» **The problem**: Begin at the line that contains "pieces = build()", stop after the line that contains "for node in", and reproduce only that span, unaltered.

» **Raw data**:
========================================

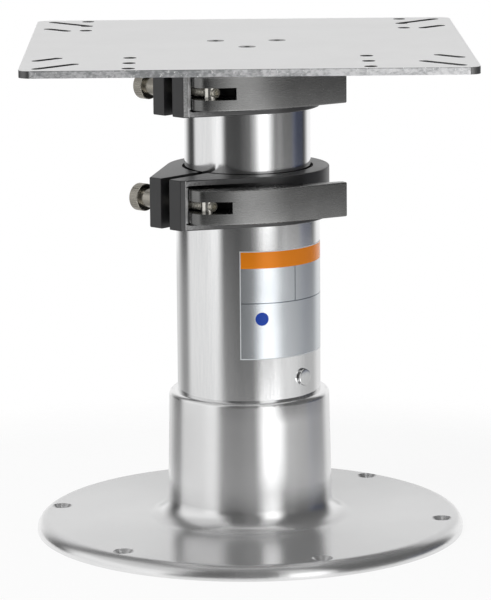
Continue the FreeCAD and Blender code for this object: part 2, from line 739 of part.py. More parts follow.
def tube_rivet():
    """Button rivet through the outer tube's wall, made along Z and laid on its radius."""
    body = new_body("tube_rivet")
    shape = new_sketch(body, "rivet_section", "XZ_Plane")
    outline(shape,
            ("0", "-tube_wall"), ("rivet_shank - seat_gap", "-tube_wall"),
            ("rivet_shank - seat_gap", "0"), ("rivet_head_radius", "0"),
            ("rivet_head_radius", "rivet_head - rivet_round"),
            ("rivet_head_radius - rivet_round", "rivet_head", "rivet_round", "left"),
            ("0", "rivet_head"))
    revolve(body, "rivet_turning", shape)
    body.Placement.Rotation = rivet_turn()
    bind(body, Placement__Base__x="outer_tube_radius * cos(rivet_angle)",
         Placement__Base__y="outer_tube_radius * sin(rivet_angle)", Placement__Base__z="rivet_height")
    doc.recompute()
    return body


def plate_hub():
    """Plug pressed into the inner tube, with the flange that the table plate sits on."""
    body = new_body("plate_hub")
    bore = f"({HUB_PLUG} - hub_wall)"
    rim = f"({INNER_TUBE} + hub_overhang)"
    low = f"({HUB_BASE} - hub_plug)"
    section = new_sketch(body, "hub_section", "XZ_Plane")
    outline(section,
            (bore, low), (HUB_PLUG, low), (HUB_PLUG, HUB_BASE), (rim, HUB_BASE),
            (rim, PLATE_BASE), (bore, PLATE_BASE))
    revolve(body, "hub_turning", section)
    tapped = primitive(body, "SubtractiveCylinder", "hub_thread",
                       (PLATE_SCREW_CIRCLE, "0", f"{PLATE_TOP} - plate_screw_length - plate_screw_room"),
                       Radius="plate_screw_radius + seat_gap",
                       Height="plate_screw_length + plate_screw_room")
    around(body, "hub_threads", [tapped], "plate_screw_count")
    turned(body, "plate_screw_angle")
    return body


def top_plate():
    """Square table plate with screw holes and corner slots for several table patterns."""
    body = new_body("top_plate")
    primitive(body, "AdditiveBox", "plate_blank", ("-plate_width / 2", "-plate_width / 2", PLATE_BASE),
              Length="plate_width", Width="plate_width", Height="plate_thickness")
    round_edges(body, "plate_corners", "plate_corner", upright)
    front = "(plate_width / 2 - front_hole_inset)"
    back = "(plate_width / 2 - back_hole_inset)"
    rows = [f"(plate_width / 2 - hole_row_inset - {step} * hole_row_pitch)" for step in range(3)]
    holes = new_sketch(body, "plate_holes", lift=f"{PLATE_BASE} - cut_over")
    for side in ("", "-"):
        for row in rows:
            circle(holes, "table_hole", f"{side}{front}", f"-{row}")
        for row in (rows[0], rows[2]):
            circle(holes, "table_hole", f"{side}{back}", row)
    pocket(body, "plate_drilling", holes, "plate_thickness + 2 * cut_over")
    corner = "(plate_width / 2 - long_slot_inset)"
    x = "(plate_width / 2 - short_slot_side_inset)"
    y = "(plate_width / 2 - short_slot_end_inset)"
    slots = new_sketch(body, "plate_slots_outline", lift=f"{PLATE_BASE} - cut_over")
    for side in ("", "-"):
        for end in ("", "-"):
            slot(slots, "slot_half_width",
                 (f"{side}{corner}", f"{end}{corner}"),
                 (f"{side}({corner} - long_slot_run)", f"{end}({corner} - long_slot_run)"))
            slot(slots, "slot_half_width",
                 (f"{side}{x}", f"{end}{y}"),
                 (f"{side}({x} - short_slot_run)", f"{end}({y} - short_slot_run)"))
    pocket(body, "plate_slots", slots, "plate_thickness + 2 * cut_over")
    for side in ("", "-"):
        name = "left" if side else "right"
        primitive(body, "SubtractiveCylinder", f"{name}_back_hole",
                  (f"{side}{back}", rows[1], f"{PLATE_BASE} - cut_over"),
                  Radius="table_hole", Height="plate_thickness + 2 * cut_over")
    screw_x = f"{PLATE_SCREW_CIRCLE} * cos(plate_screw_angle)"
    screw_y = f"{PLATE_SCREW_CIRCLE} * sin(plate_screw_angle)"
    hole = primitive(body, "SubtractiveCylinder", "plate_screw_hole",
                     (screw_x, screw_y, f"{PLATE_BASE} - cut_over"),
                     Radius="plate_screw_radius + bolt_hole_gap", Height="plate_thickness + 2 * cut_over")
    sink = primitive(body, "SubtractiveCone", "plate_screw_sink",
                     (screw_x, screw_y, f"{PLATE_TOP} - plate_screw_head_depth - seat_gap"),
                     Radius1="plate_screw_radius + seat_gap", Radius2="plate_screw_head + seat_gap",
                     Height="plate_screw_head_depth + seat_gap")
    around(body, "plate_screw_holes", [hole, sink], "plate_screw_count")
    return body


def plate_screws():
    """Countersunk socket screws that hold the plate to the hub, one group."""
    copies = []
    for index in range(int(sheet.get("plate_screw_count"))):
        body = new_body(f"plate_screw_{index + 1}")
        section = new_sketch(body, f"screw_section_{index + 1}", "XZ_Plane")
        outline(section,
                ("0", "-plate_screw_length"), ("plate_screw_radius", "-plate_screw_length"),
                ("plate_screw_radius", "-plate_screw_head_depth"), ("plate_screw_head", "0"),
                ("0", "0"))
        revolve(body, f"screw_turning_{index + 1}", section)
        key = new_sketch(body, f"screw_socket_outline_{index + 1}", lift="-plate_screw_socket_depth")
        across = [(f"plate_screw_socket * cos({60 * corner})", f"plate_screw_socket * sin({60 * corner})")
                  for corner in range(6)]
        outline(key, *across)
        pocket(body, f"screw_socket_{index + 1}", key, "plate_screw_socket_depth + cut_over")
        way = f"(plate_screw_angle + {index} * 360 / plate_screw_count)"
        bind(body, Placement__Base__x=f"{PLATE_SCREW_CIRCLE} * cos({way})",
             Placement__Base__y=f"{PLATE_SCREW_CIRCLE} * sin({way})", Placement__Base__z=PLATE_TOP)
        copies.append(body)
    group = doc.addObject("Part::Compound", "plate_screws")
    group.Label = "plate_screws"
    group.Links = copies
    doc.recompute()
    return group


def build():
    parts = []
    casting = base_flange()
    parts.append(casting)
    outer = tube("outer_tube", "outer_tube_radius", "socket_floor", OUTER_TUBE_TOP)
    slit_mouth(outer, "outer_tube_radius", OUTER_TUBE_TOP)
    primitive(outer, "SubtractiveCylinder", "rivet_hole", ("0", "0", "rivet_height"), (rivet_turn(),),
              Radius="rivet_shank", Height="outer_tube_radius + cut_over")
    parts.append(outer)
    middle_bead = f"({MIDDLE_TUBE_BASE} + guide_sleeve / 2)"
    middle = tube("middle_tube", MIDDLE_TUBE, MIDDLE_TUBE_BASE, MIDDLE_TUBE_TOP, middle_bead)
    slit_mouth(middle, MIDDLE_TUBE, MIDDLE_TUBE_TOP)
    parts.append(middle)
    inner_bead = f"({INNER_TUBE_BASE} + guide_sleeve / 2)"
    parts.append(tube("inner_tube", INNER_TUBE, INNER_TUBE_BASE, HUB_BASE, inner_bead))
    parts.append(guide_ring("middle_guide", MIDDLE_TUBE, OUTER_BORE, MIDDLE_GUIDE_BASE))
    parts.append(guide_ring("inner_guide", INNER_TUBE, MIDDLE_BORE, INNER_GUIDE_BASE))
    parts.append(bush("lower_bush", MIDDLE_TUBE, OUTER_BORE, "outer_tube_radius", OUTER_TUBE_TOP))
    parts.append(bush("upper_bush", INNER_TUBE, MIDDLE_BORE, MIDDLE_TUBE, MIDDLE_TUBE_TOP))
    clamps = (("lower", "outer_tube_radius", MIDDLE_TUBE, LOWER_RING, LOWER_CLAMP_BASE,
               "lower_clamp_angle", "0"),
              ("upper", MIDDLE_TUBE, INNER_TUBE, UPPER_RING, UPPER_CLAMP_BASE,
               "upper_clamp_angle", "upper_lever_turn"))
    for stage, grip, inside, ring, base, angle, turn in clamps:
        parts.append(clamp_ring(f"{stage}_clamp_ring", grip, inside, base, angle))
        parts.append(lever(f"{stage}_clamp_lever", ring, base, angle, turn))
        parts.append(barrel_pin(f"{stage}_barrel_pin", ring, base, angle))
        parts.append(clamp_bolt(f"{stage}_clamp_bolt", ring, base, angle))
        parts.append(thumb_nut(f"{stage}_thumb_nut", ring, base, angle))
    parts.append(tube_rivet())
    parts.append(plate_hub())
    parts.append(top_plate())
    parts.append(plate_screws())
    return parts


pieces = build()
doc.recompute()
for item in doc.Objects:
    if "Invalid" in item.State or "Error" in item.State:
        raise RuntimeError(f"{item.Name} did not compute: {item.State}")
for piece in pieces:
    if piece.Shape.isNull() or not piece.Shape.isValid():
        raise RuntimeError(f"{piece.Label} has no valid shape")
os.makedirs("parts", exist_ok=True)
for piece in pieces:
    piece.Shape.exportStep(f"parts/{piece.Label}.step")
    print(piece.Label, round(piece.Shape.Volume), len(piece.Shape.Solids))
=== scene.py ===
import bmesh
import bpy
import json
import math
from mathutils import Matrix, Vector

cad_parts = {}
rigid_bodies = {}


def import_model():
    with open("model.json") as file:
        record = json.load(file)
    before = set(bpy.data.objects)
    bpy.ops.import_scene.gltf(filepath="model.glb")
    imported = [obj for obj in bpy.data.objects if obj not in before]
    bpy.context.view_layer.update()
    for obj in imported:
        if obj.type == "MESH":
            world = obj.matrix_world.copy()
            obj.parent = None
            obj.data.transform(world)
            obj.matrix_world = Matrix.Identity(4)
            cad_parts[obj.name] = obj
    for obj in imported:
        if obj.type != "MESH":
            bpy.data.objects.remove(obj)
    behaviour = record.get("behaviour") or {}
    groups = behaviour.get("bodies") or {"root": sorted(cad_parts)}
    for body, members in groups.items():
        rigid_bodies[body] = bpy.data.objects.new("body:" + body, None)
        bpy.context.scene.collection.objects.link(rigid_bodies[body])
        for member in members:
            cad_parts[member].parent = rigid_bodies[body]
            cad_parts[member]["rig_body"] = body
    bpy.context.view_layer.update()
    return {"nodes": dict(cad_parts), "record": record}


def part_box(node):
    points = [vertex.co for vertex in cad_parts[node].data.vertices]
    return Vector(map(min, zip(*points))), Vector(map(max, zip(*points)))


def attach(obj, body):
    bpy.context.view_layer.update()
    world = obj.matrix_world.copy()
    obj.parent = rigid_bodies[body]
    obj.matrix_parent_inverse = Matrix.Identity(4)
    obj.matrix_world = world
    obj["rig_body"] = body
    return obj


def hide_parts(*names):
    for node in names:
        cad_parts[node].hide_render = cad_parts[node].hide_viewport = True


# Telescoping table pedestal: bright aluminium base, tubes and table plate, with two
# black cam-lever clamps. Metres, +Z up, origin on the floor at the base's centre.

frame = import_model()

MM = 0.001
AXIS = Vector((0, 0, 1))

# Camera at the photograph's viewing angle
PHOTO_LONG_SIDE = 600
FOCAL_PIXELS = 3479
SENSOR_WIDTH = 36
CAMERA_PLACE = Vector((-32.05, -2423.73, 627.44)) * MM
CAMERA_PITCH = math.radians(10.809)
CAMERA_YAW = math.radians(0.706)
CAMERA_ROLL = math.radians(-0.458)
CLIP_NEAR = 0.1
CLIP_FAR = 20

# Soft lamp above the camera's left shoulder
KEY_PLACE = Vector((-1.1, -1.3, 1.9))
KEY_AIM = Vector((0, 0, 0.15))
KEY_WIDTH = 1.2
KEY_POWER = 22

# Floor: the radii over which it fades out, to every ray and in the metal's reflections
FLOOR_RADIUS = 0.46
FLOOR_FADE = (0.30, 0.45)
FLOOR_MIRRORED_FADE = (0.19, 0.24)
FLOOR_TONE = 0.85
FLOOR_SHADOW = 0.11

# Studio: the heights in degrees over which each zone of its light gives way to the next
TABLE_TO_STRIP = (-13.2, -12.6)
STRIP_TO_LEVEL = (-10.3, -9.7)
LEVEL_TO_ROOM = (3.0, 14.0)
ROOM_TO_CEILING = (22.0, 36.0)
CEILING_TO_ZENITH = (50.0, 72.0)
ZENITH = 0.2

# Studio as matt surfaces see it: an even light, and the share of each zone in it
EVEN_LIGHT = 0.5
ZONE_SHARE = 0.3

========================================

» **The output**:
pieces = build()
doc.recompute()
for item in doc.Objects:
    if "Invalid" in item.State or "Error" in item.State:
        raise RuntimeError(f"{item.Name} did not compute: {item.State}")
for piece in pieces:
    if piece.Shape.isNull() or not piece.Shape.isValid():
        raise RuntimeError(f"{piece.Label} has no valid shape")
os.makedirs("parts", exist_ok=True)
for piece in pieces:
    piece.Shape.exportStep(f"parts/{piece.Label}.step")
    print(piece.Label, round(piece.Shape.Volume), len(piece.Shape.Solids))
=== scene.py ===
import bmesh
import bpy
import json
import math
from mathutils import Matrix, Vector

cad_parts = {}
rigid_bodies = {}


def import_model():
    with open("model.json") as file:
        record = json.load(file)
    before = set(bpy.data.objects)
    bpy.ops.import_scene.gltf(filepath="model.glb")
    imported = [obj for obj in bpy.data.objects if obj not in before]
    bpy.context.view_layer.update()
    for obj in imported:
        if obj.type == "MESH":
            world = obj.matrix_world.copy()
            obj.parent = None
            obj.data.transform(world)
            obj.matrix_world = Matrix.Identity(4)
            cad_parts[obj.name] = obj
    for obj in imported:
        if obj.type != "MESH":
            bpy.data.objects.remove(obj)
    behaviour = record.get("behaviour") or {}
    groups = behaviour.get("bodies") or {"root": sorted(cad_parts)}
    for body, members in groups.items():
        rigid_bodies[body] = bpy.data.objects.new("body:" + body, None)
        bpy.context.scene.collection.objects.link(rigid_bodies[body])
        for member in members:
            cad_parts[member].parent = rigid_bodies[body]
            cad_parts[member]["rig_body"] = body
    bpy.context.view_layer.update()
    return {"nodes": dict(cad_parts), "record": record}


def part_box(node):
    points = [vertex.co for vertex in cad_parts[node].data.vertices]
    return Vector(map(min, zip(*points))), Vector(map(max, zip(*points)))


def attach(obj, body):
    bpy.context.view_layer.update()
    world = obj.matrix_world.copy()
    obj.parent = rigid_bodies[body]
    obj.matrix_parent_inverse = Matrix.Identity(4)
    obj.matrix_world = world
    obj["rig_body"] = body
    return obj


def hide_parts(*names):
    for node in names:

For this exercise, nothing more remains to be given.